In my former unit I was an instructor at a marksmanship and tactics course. While I was there, we conducted a serious review of the TTP's we were teaching, and found that many of them were outdated, based on wrong information, based on nothing, or had been distorted over the generations. So, caring about the proficiency and safety of our students (going beyond their time at the course) we began to research improvements and then implemented them. I am still amazed by the strength and violence of the reactions that older guys had to our proposed changes. It seems to me that this came from what they perceived as a personal assault. I am convinced that so many of these guys had based their sense of self-worth on being good at their job - not entirely unreasonable. But being good at their job was really how good they were at specific tasks.
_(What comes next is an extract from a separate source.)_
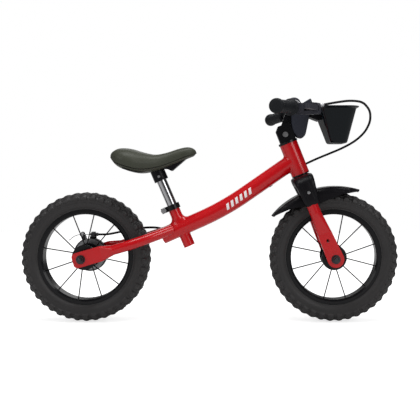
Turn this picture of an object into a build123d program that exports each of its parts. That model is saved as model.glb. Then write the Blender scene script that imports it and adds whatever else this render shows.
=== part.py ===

So a guy who has 5 shooting packages under his belt (all taught more or less identically since the last curriculum update in the early nineties) feels that he has mastered his craft because he can 'combat glide' (the most outrageously non-ergonomic way to walk imaginable) like a boss. When we whippersnappers began teaching that not only was that not the best technique, but that it actually held back their skills, they felt as though they were personally under attack.
Getting long winded here...
To sum it up, orthodoxy is one of the greatest forces in the world that prevents us from fulfilling our human potential (in whatever field). And my favorite quote yet from a professor:
"Curiosity is the antidote to orthodoxy" When we respond immediately, that is a good indication that we are responding emotionally, which means that we are nor (and often not even capable of) engaging rationally.